One chilling patient story involves a kid who was totally cured of his epilepsy after starting CBD and stopping medically approved drug “valproate acid” at Children’s Hospital of San Diego. 
“After valproate levels were lowered, the parents reported that their son had become seizure-free over about 4 months. Another EEG verified that the boy “was completely normal — honestly to our surprise,” said Dr Gold.

Although resolution of seizures and normalization of EEG have been reported before in Doose syndrome, and this can happen spontaneously or as a result of medication change, “it was very interesting that it happened shortly after the CBD was used, and then the valproate acid was normalized,” noted Dr. Gold.”
 
Overall pot’s adverse effects pale in comparison to the side effects of the standard regimen of heavy anti-psychotics and anti-seizure medications given to children with epilepsy. Those drugs regularly turn kids into zombies incapable of any brain development whatsoever.
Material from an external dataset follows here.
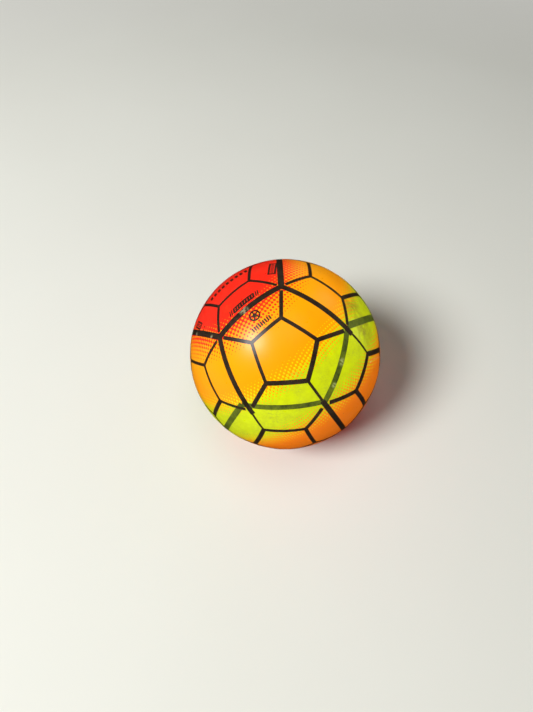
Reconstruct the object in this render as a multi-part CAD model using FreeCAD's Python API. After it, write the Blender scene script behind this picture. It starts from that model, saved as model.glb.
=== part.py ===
# Inflatable size 5 soccer ball: a seamless moulded vinyl skin with a pentagon line pattern
# printed on it, and a needle valve in the middle of one printed pentagon.
#
# The ball is built about its print axis: the red cap at the upper pole (+Z), the valve at
# the lower pole (-Z). Everything is then turned to the way the ball lies on the ground,
# with the origin at its centre.
import FreeCAD, Part
import math
import os

from FreeCAD import Placement, Rotation, Vector

# Skin
ball_radius = 110.0
skin_thickness = 2.2

# Printed lines
ink_thickness = 0.15
meridian_width = 5.8
pentagon_width = 6.4
belt_line_width = 6.4
thin_line_width = 3.3
spoke_gap = 5.2
meridian_overrun = 5.0
long_overrun = 6.5

# Print layout: the faces and corners of a regular dodecahedron, in degrees from the print
# axis, and the small pentagons' corners, in degrees from the middle of their face
cap_corner_angle = math.degrees(math.acos(math.sqrt((5 + 2 * math.sqrt(5)) / 15)))
belt_corner_angle = math.degrees(math.acos(math.sqrt((5 - 2 * math.sqrt(5)) / 15)))
ring_face_angle = math.degrees(math.atan(2))
inner_corner_angle = 18.3

# Valve housing
neck_radius = 8.0
flange_radius = 14.0
flange_thickness = 2.0
sleeve_radius = 6.5
sleeve_end = 90.0

# Valve core
head_radius = 4.6
head_thickness = 1.5
stem_radius = 3.4
bulb_radius = 4.8
bulb_length = 5.0
needle_radius = 0.9
needle_depth = 14.0
funnel_radius = 1.8
funnel_depth = 1.0

# How the ball lies, degrees: turned on the print axis, tipped over, then faced round
lie_roll = 151.9
lie_tilt = 44.6
lie_heading = 145.7

# The print is not perfectly regular. Corners are named by ring (n, u, l, s from north to
# south, the valve being the south pole) and number, faces by ring and number.

# Widths of lines that are bolder or finer than the rest: of the belt's line that starts at
# this corner, of whole small pentagons, of their single sides (from this corner to the
# next) and of single spokes
belt_width = {
    "u0": 7.4,
    "u4": 5.6,
}
figure_width = {
    "upper 0": 3.8,
    "upper 1": 3.7,
    "lower 0": 5.0,
    "lower 4": 4.2,
}
side_width = {
    ("upper 0", "u0"): 4.8,
    ("upper 0", "l0"): 4.8,
    ("upper 0", "u4"): 3.4,
    ("upper 1", "u0"): 3.4,
    ("upper 1", "l1"): 4.8,
    ("upper 4", "u4"): 4.8,
    ("lower 0", "u0"): 5.6,
    ("lower 0", "l0"): 5.6,
    ("lower 4", "l4"): 4.8,
}
spoke_width = {
    ("upper 0", "u0"): 4.4,
    ("upper 0", "l0"): 2.8,
    ("upper 0", "u4"): 4.4,
    ("lower 0", "u0"): 2.4,
    ("lower 4", "u4"): 2.4,
}

# Drifts, millimetres east and south: of the black lines' corners from their regular
# places, of the belt's corners from the black lines' corners, and of the small pentagons'
# corners from the straight way between the middle of the face and its corner
corner_drift = {
    "n0": (-0.5, 0.5),
    "n3": (0, 3.5),
    "n4": (-1, 1),
    "u0": (-1, 1),
    "u4": (1, 2),
    "l0": (-1.5, -3),
    "s0": (-2, 0),
}
belt_drift = {
    "u0": (3, -2.5),
    "u4": (-5, -9),
    "l0": (2, -2.5),
    "l1": (0, -2),
    "l4": (-9, -6),
}
inner_drift = {
    ("north", "n0"): (-1, -1),
    ("north", "n3"): (0.5, 2),
    ("north", "n4"): (-1, 1.5),
    ("upper 0", "n0"): (-2, -0.5),
    ("upper 0", "n4"): (2, 0),
    ("upper 0", "u0"): (-1, -1),
    ("upper 0", "u4"): (-0.5, 0),
    ("upper 0", "l0"): (0.5, 0.5),
    ("upper 1", "n0"): (0, -0.5),
    ("upper 1", "u0"): (-3, -2),
    ("upper 4", "n3"): (0, 1.5),
    ("upper 4", "n4"): (-1, 2),
    ("upper 4", "u4"): (2, 1),
    ("upper 4", "l4"): (5, 0.5),
    ("lower 0", "u0"): (2.5, 2),
    ("lower 0", "l0"): (0, -1),
    ("lower 0", "l1"): (0, 3),
    ("lower 0", "s0"): (1.5, 0),
    ("lower 4", "u4"): (-3, -6.5),
    ("lower 4", "l0"): (0, -4),
    ("lower 4", "l4"): (-7, -1.5),
    ("lower 4", "s0"): (-3.5, -5),
}


def direction(polar, azimuth):
    """Unit vector at these angles, in degrees, about the print axis."""
    p = math.radians(polar)
    a = math.radians(azimuth)
    return Vector(math.sin(p) * math.cos(a), math.sin(p) * math.sin(a), math.cos(p))


def drifted(place, drift):
    """A direction moved over the surface by (east, south) millimetres."""
    east = Vector(-place.y, place.x, 0).normalize()
    south = east.cross(place)
    moved = place * ball_radius + east * drift[0] + south * drift[1]
    return moved.normalize()


def pattern_corners():
    """The twenty corners of the black line pattern, by name."""
    corners = {}
    for k in range(5):
        corners["n%d" % k] = direction(cap_corner_angle, 72 * k + 36)
        corners["u%d" % k] = direction(belt_corner_angle, 72 * k + 36)
        corners["l%d" % k] = direction(180 - belt_corner_angle, 72 * k)
        corners["s%d" % k] = direction(180 - cap_corner_angle, 72 * k)
    return {name: drifted(corners[name], corner_drift.get(name, (0, 0))) for name in corners}


def pattern_faces():
    """The twelve pentagons: the middle of each and its corner names in order round it."""
    faces = {
        "north": (direction(0, 0), ["n%d" % k for k in range(5)]),
        "south": (direction(180, 0), ["s%d" % k for k in range(5)]),
    }
    for k in range(5):
        before = (k - 1) % 5
        after = (k + 1) % 5
        faces["upper %d" % k] = (
            direction(ring_face_angle, 72 * k),
            ["n%d" % before, "n%d" % k, "u%d" % k, "l%d" % k, "u%d" % before],
        )
        faces["lower %d" % k] = (
            direction(180 - ring_face_angle, 72 * k + 36),
            ["u%d" % k, "l%d" % after, "s%d" % after, "s%d" % k, "l%d" % k],
        )
    return faces


def toward(start, end, millimetres):
    """The direction reached from start by going this far over the surface toward end."""
    step = (end - start * start.dot(end)).normalize()
    angle = millimetres / ball_radius
    return start * math.cos(angle) + step * math.sin(angle)


def stroke(start, end, width):
    """Block that marks a printed line of this width between two directions."""
    chord = (end - start) * ball_radius
    middle = (start + end) * (ball_radius / 2)
    depth = ball_radius - middle.Length + 3
    block = Part.makeBox(chord.Length, width, depth, Vector(-chord.Length / 2, -width / 2, -1))
    up = Vector(middle).normalize()
    side = up.cross(chord)
    block.Placement = Placement(middle, Rotation(chord, side, up, "ZXY"))
    return block


def inked(strokes):
    """The ink film that a set of strokes leaves on the skin."""
    marks = strokes[0].multiFuse(strokes[1:])
    outside = Part.makeSphere(ball_radius + ink_thickness)
    film = outside.cut(Part.makeSphere(ball_radius))
    return film.common(marks).removeSplitter()


def cap_line_print(corners):
    """Black lines of both caps: a pentagon round each pole and five meridians from it."""
    caps = []
    for pole, belt in (("n", "u"), ("s", "l")):
        strokes = []
        for k in range(5):
            corner = corners["%s%d" % (pole, k)]
            next_corner = corners["%s%d" % (pole, (k + 1) % 5)]
            overrun = long_overrun if (pole, k) == ("n", 0) else meridian_overrun
            belt_end = toward(corners["%s%d" % (belt, k)], corner, -overrun)
            strokes.append(stroke(corner, next_corner, pentagon_width))
            strokes.append(stroke(corner, belt_end, meridian_width))
        caps.append(inked(strokes))
    return Part.makeCompound(caps)


def belt_line_print(corners, black_lines):
    """Dark green zigzag round the belt, printed first and so hidden under the black lines."""
    belt = {name: drifted(corners[name], belt_drift.get(name, (0, 0))) for name in corners}
    strokes = []
    for k in range(5):
        after = (k + 1) % 5
        width = belt_width.get("u%d" % k, belt_line_width)
        strokes.append(stroke(belt["l%d" % k], belt["u%d" % k], belt_line_width))
        strokes.append(stroke(belt["u%d" % k], belt["l%d" % after], width))
    return inked(strokes).cut(black_lines)


def face_figure(name, middle, corner_names, corners):
    """Small pentagon inside one face, with a spoke toward each corner of the face."""
    width = figure_width.get(name, thin_line_width)
    inner_distance = math.radians(inner_corner_angle) * ball_radius
    inner = []
    for corner in corner_names:
        place = toward(middle, corners[corner], inner_distance)
        inner.append(drifted(place, inner_drift.get((name, corner), (0, 0))))
    strokes = []
    for i, corner in enumerate(corner_names):
        spoke_end = toward(corners[corner], inner[i], spoke_gap)
        side = side_width.get((name, corner), width)
        spoke = spoke_width.get((name, corner), width)
        strokes.append(stroke(inner[i], inner[(i + 1) % 5], side))
        strokes.append(stroke(inner[i], spoke_end, spoke))
    return inked(strokes)


def thin_line_print(corners, cap_lines):
    """The small black pentagons and spokes of all twelve faces."""
    figures = []
    for name, (middle, corner_names) in pattern_faces().items():
        figure = face_figure(name, middle, corner_names, corners)
        figures.append(figure.cut(cap_lines.Solids))
    return Part.makeCompound(figures)


def turned(profile):
    """Solid of revolution about Z from (radius, height) points."""
    points = [Vector(radius, 0, height) for radius, height in profile]
    face = Part.Face(Part.makePolygon(points + points[:1]))
    return face.revolve(Vector(0, 0, 0), Vector(0, 0, 1), 360)


def facing_down(shape):
    """Turn a valve part, built pointing up, to point out of the lower pole."""
    return shape.rotated(Vector(0, 0, 0), Vector(1, 0, 0), 180)


def ball_shell():
    """Hollow skin with the round hole the valve housing is bonded into."""
    skin = Part.makeSphere(ball_radius)
    skin = skin.cut(Part.makeSphere(ball_radius - skin_thickness))
    hole = Part.makeCylinder(neck_radius, ball_radius + 1, Vector(0, 0, 0), Vector(0, 0, -1))
    return skin.cut(hole)


def valve_housing():
    """Soft insert: a neck flush with the skin, a flange bonded inside it and a sleeve."""
    inside_radius = ball_radius - skin_thickness
    neck = Part.makeCylinder(neck_radius, ball_radius, Vector(0, 0, inside_radius - 1.5))
    neck = neck.common(Part.makeSphere(ball_radius))
    flange_base = inside_radius - flange_thickness
    flange = Part.makeCylinder(flange_radius, 10, Vector(0, 0, flange_base - 1))
    flange = flange.common(Part.makeSphere(inside_radius))
    sleeve = turned([
        (0, flange_base),
        (sleeve_radius + 1.5, flange_base),
        (sleeve_radius, flange_base - 3),
        (sleeve_radius, sleeve_end + 1),
        (sleeve_radius - 1, sleeve_end),
        (0, sleeve_end),
    ])
    body = neck.fuse([flange, sleeve])
    seat = Part.makeCylinder(head_radius, 20, Vector(0, 0, ball_radius - head_thickness))
    bore = Part.makeCylinder(stem_radius, 40, Vector(0, 0, sleeve_end - 1))
    return facing_down(body.cut(seat.fuse(bore)))


def valve_core():
    """Rubber bung: a flush head, a stem, a bulb that holds it in, and a needle channel."""
    seat = ball_radius - head_thickness
    bung = turned([
        (0, ball_radius + 1),
        (head_radius, ball_radius + 1),
        (head_radius, seat),
        (stem_radius, seat),
        (stem_radius, sleeve_end),
        (bulb_radius, sleeve_end),
        (bulb_radius, sleeve_end - 1.5),
        (stem_radius, sleeve_end - bulb_length),
        (0, sleeve_end - bulb_length),
    ])
    bung = bung.common(Part.makeSphere(ball_radius))
    funnel = turned([
        (0, ball_radius + 0.5),
        (funnel_radius, ball_radius + 0.5),
        (funnel_radius, ball_radius),
        (needle_radius, ball_radius - funnel_depth),
        (0, ball_radius - funnel_depth),
    ])
    channel_end = ball_radius - funnel_depth - needle_depth
    channel = Part.makeCylinder(needle_radius, needle_depth + 0.5, Vector(0, 0, channel_end))
    return facing_down(bung.cut(funnel.fuse(channel)))


def lying(shape):
    """Turn a shape from the print axis to the way the ball lies."""
    roll = Rotation(Vector(0, 0, 1), lie_roll)
    tilt = Rotation(Vector(0, 1, 0), lie_tilt)
    heading = Rotation(Vector(0, 0, 1), lie_heading)
    shape.Placement = Placement(Vector(0, 0, 0), heading * tilt * roll) * shape.Placement
    return shape


def main():
    corners = pattern_corners()
    cap_lines = cap_line_print(corners)
    thin_lines = thin_line_print(corners, cap_lines)
    belt_lines = belt_line_print(corners, cap_lines.Solids + thin_lines.Solids)
    nodes = {
        "ball_shell": ball_shell(),
        "valve_housing": valve_housing(),
        "valve_core": valve_core(),
        "cap_line_print": cap_lines,
        "belt_line_print": belt_lines,
        "thin_line_print": thin_lines,
    }
    os.makedirs("parts", exist_ok=True)
    for name, shape in nodes.items():
        lying(shape).exportStep("parts/%s.step" % name)


main()
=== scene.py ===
import math

import bpy
from mathutils import Matrix, Vector


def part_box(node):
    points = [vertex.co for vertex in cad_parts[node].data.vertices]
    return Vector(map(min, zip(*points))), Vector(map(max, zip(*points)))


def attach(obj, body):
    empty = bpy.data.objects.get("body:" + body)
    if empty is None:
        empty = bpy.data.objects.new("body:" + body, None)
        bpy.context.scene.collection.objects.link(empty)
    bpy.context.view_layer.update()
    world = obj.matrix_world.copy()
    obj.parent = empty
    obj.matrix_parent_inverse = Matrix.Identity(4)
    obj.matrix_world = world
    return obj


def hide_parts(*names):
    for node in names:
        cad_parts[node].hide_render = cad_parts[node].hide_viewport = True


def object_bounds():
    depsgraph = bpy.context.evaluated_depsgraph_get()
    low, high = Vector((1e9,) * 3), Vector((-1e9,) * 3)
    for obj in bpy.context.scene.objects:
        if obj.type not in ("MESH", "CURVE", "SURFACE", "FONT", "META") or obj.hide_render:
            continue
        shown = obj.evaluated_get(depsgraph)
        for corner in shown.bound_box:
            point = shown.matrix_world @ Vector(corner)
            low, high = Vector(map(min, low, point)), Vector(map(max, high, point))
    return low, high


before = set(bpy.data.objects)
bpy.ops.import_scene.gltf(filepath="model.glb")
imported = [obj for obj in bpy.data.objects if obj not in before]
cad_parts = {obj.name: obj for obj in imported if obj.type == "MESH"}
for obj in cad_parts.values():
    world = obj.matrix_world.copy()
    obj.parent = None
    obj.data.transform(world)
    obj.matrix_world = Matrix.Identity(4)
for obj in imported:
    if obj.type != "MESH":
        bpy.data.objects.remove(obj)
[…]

Cannabis is not a silver bullet. But it’s being critiqued as if it should be one, instead of relative to existing FDA-approved medications.

A non-toxic plant that can help anywhere from a third to 40 percent of kids with untreatable seizures sounds pretty great to us, especially compared to something like depakote. (Common side effects of depakote include: blood in the urine or stools, crying, delusions, dementia, depersonalization, paranoia, unusual bleeding or bruising and vomiting).